Murray introduces bill to limit warrantless searches along U.S./Canadian border

By Kip Hill, The Spokesman-Review
Published: June 29, 2018, 9:07am

SPOKANE — Sen. Patty Murray has introduced a bill in Congress that would prevent Border Patrol agents from conducting warrantless interviews of passengers at Spokane’s downtown Greyhound bus station.

Murray joined Sen. Patrick Leahy, D-Vt., in calling to shrink the permissible 100-mile area from the border where agents may question anyone without a court order. The bill would reduce the buffer to 25 miles, which would put the dividing line a few miles north of Bonners Ferry, Idaho, and near Ione in Washington.

The law is intended to protect the privacy rights near international borders, Murray said in a statement.
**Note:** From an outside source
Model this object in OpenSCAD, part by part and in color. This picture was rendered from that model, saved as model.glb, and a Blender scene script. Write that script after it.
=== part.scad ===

It would also prevent the kind of questioning that prompted a tort claim filed last week by the American Civil Liberties Union against the Border Patrol on behalf of a Mexican man who was detained for several hours after being questioned at the intermodal center in downtown Spokane.

“Simply living or traveling near the border is not a sufficient reason to hassle or detain people in Washington state,” said Murray in a statement on the introduction of the bill.

The 100-mile buffer is not detailed in federal immigration law. The law says border agents have authority “within a reasonable distance” from the border, which led to the adoption of a policy that sets the limit at 100 miles. The Murray and Leahy bill would write into the law the 25-mile zone, which would require another act of Congress to change.